**SHORT TASK**
Could you write out the records below exactly as they appear?

--- RECORDS TO PROCESS ---

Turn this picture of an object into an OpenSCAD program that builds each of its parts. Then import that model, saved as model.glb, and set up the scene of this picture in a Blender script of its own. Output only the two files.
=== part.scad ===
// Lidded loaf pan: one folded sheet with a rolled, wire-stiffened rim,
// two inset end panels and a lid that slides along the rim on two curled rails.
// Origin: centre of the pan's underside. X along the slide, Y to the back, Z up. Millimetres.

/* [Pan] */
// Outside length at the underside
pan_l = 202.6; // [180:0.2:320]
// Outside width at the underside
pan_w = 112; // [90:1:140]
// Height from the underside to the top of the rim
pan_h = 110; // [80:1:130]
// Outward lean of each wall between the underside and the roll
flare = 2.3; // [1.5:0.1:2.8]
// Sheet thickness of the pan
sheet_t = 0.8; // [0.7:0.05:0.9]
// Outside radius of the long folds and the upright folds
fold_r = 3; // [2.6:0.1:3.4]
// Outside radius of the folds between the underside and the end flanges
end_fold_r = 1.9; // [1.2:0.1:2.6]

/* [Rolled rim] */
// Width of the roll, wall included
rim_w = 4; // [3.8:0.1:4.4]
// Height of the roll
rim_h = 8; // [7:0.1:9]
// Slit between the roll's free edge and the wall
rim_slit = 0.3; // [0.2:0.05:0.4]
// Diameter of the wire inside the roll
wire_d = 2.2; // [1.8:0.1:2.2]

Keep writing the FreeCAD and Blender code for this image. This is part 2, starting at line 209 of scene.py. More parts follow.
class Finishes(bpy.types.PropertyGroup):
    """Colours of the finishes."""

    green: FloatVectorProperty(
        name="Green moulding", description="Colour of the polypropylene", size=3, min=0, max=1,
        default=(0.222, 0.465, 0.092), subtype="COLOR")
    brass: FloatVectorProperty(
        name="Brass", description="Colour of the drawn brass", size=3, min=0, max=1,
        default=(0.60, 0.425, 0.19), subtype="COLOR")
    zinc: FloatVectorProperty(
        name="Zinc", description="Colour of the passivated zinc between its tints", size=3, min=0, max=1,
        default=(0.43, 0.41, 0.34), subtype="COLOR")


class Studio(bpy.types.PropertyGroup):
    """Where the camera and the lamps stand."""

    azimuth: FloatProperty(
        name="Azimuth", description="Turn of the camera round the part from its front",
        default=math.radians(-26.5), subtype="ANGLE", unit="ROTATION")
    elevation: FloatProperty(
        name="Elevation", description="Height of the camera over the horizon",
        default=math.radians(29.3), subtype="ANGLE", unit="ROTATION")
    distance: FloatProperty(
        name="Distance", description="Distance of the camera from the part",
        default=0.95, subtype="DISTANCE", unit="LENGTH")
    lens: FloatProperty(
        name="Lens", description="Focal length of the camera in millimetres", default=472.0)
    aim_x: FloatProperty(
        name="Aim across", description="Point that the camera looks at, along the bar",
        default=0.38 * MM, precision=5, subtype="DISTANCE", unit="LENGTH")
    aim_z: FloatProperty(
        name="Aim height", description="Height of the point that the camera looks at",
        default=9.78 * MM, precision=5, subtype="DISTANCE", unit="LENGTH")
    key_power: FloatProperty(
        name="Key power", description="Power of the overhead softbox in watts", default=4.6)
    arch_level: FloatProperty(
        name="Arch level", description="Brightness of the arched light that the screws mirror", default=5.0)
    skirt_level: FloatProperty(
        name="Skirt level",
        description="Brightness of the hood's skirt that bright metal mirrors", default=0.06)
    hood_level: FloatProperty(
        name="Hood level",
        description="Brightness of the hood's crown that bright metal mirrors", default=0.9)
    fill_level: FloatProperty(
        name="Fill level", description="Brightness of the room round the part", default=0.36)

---

**EXPECTED ANSWER**
Turn this picture of an object into an OpenSCAD program that builds each of its parts. Then import that model, saved as model.glb, and set up the scene of this picture in a Blender script of its own. Output only the two files.
=== part.scad ===
// Lidded loaf pan: one folded sheet with a rolled, wire-stiffened rim,
// two inset end panels and a lid that slides along the rim on two curled rails.
// Origin: centre of the pan's underside. X along the slide, Y to the back, Z up. Millimetres.

/* [Pan] */
// Outside length at the underside
pan_l = 202.6; // [180:0.2:320]
// Outside width at the underside
pan_w = 112; // [90:1:140]
// Height from the underside to the top of the rim
pan_h = 110; // [80:1:130]
// Outward lean of each wall between the underside and the roll
flare = 2.3; // [1.5:0.1:2.8]
// Sheet thickness of the pan
sheet_t = 0.8; // [0.7:0.05:0.9]
// Outside radius of the long folds and the upright folds
fold_r = 3; // [2.6:0.1:3.4]
// Outside radius of the folds between the underside and the end flanges
end_fold_r = 1.9; // [1.2:0.1:2.6]

/* [Rolled rim] */
// Width of the roll, wall included
rim_w = 4; // [3.8:0.1:4.4]
// Height of the roll
rim_h = 8; // [7:0.1:9]
// Slit between the roll's free edge and the wall
rim_slit = 0.3; // [0.2:0.05:0.4]
// Diameter of the wire inside the roll
wire_d = 2.2; // [1.8:0.1:2.2]

Keep writing the FreeCAD and Blender code for this image. This is part 2, starting at line 209 of scene.py. More parts follow.
class Finishes(bpy.types.PropertyGroup):
    """Colours of the finishes."""

    green: FloatVectorProperty(
        name="Green moulding", description="Colour of the polypropylene", size=3, min=0, max=1,
        default=(0.222, 0.465, 0.092), subtype="COLOR")
    brass: FloatVectorProperty(
        name="Brass", description="Colour of the drawn brass", size=3, min=0, max=1,
        default=(0.60, 0.425, 0.19), subtype="COLOR")
    zinc: FloatVectorProperty(
        name="Zinc", description="Colour of the passivated zinc between its tints", size=3, min=0, max=1,
        default=(0.43, 0.41, 0.34), subtype="COLOR")


class Studio(bpy.types.PropertyGroup):
    """Where the camera and the lamps stand."""

    azimuth: FloatProperty(
        name="Azimuth", description="Turn of the camera round the part from its front",
        default=math.radians(-26.5), subtype="ANGLE", unit="ROTATION")
    elevation: FloatProperty(
        name="Elevation", description="Height of the camera over the horizon",
        default=math.radians(29.3), subtype="ANGLE", unit="ROTATION")
    distance: FloatProperty(
        name="Distance", description="Distance of the camera from the part",
        default=0.95, subtype="DISTANCE", unit="LENGTH")
    lens: FloatProperty(
        name="Lens", description="Focal length of the camera in millimetres", default=472.0)
    aim_x: FloatProperty(
        name="Aim across", description="Point that the camera looks at, along the bar",
        default=0.38 * MM, precision=5, subtype="DISTANCE", unit="LENGTH")
    aim_z: FloatProperty(
        name="Aim height", description="Height of the point that the camera looks at",
        default=9.78 * MM, precision=5, subtype="DISTANCE", unit="LENGTH")
    key_power: FloatProperty(
        name="Key power", description="Power of the overhead softbox in watts", default=4.6)
    arch_level: FloatProperty(
        name="Arch level", description="Brightness of the arched light that the screws mirror", default=5.0)
    skirt_level: FloatProperty(
        name="Skirt level",
        description="Brightness of the hood's skirt that bright metal mirrors", default=0.06)
    hood_level: FloatProperty(
        name="Hood level",
        description="Brightness of the hood's crown that bright metal mirrors", default=0.9)
    fill_level: FloatProperty(
        name="Fill level", description="Brightness of the room round the part", default=0.36)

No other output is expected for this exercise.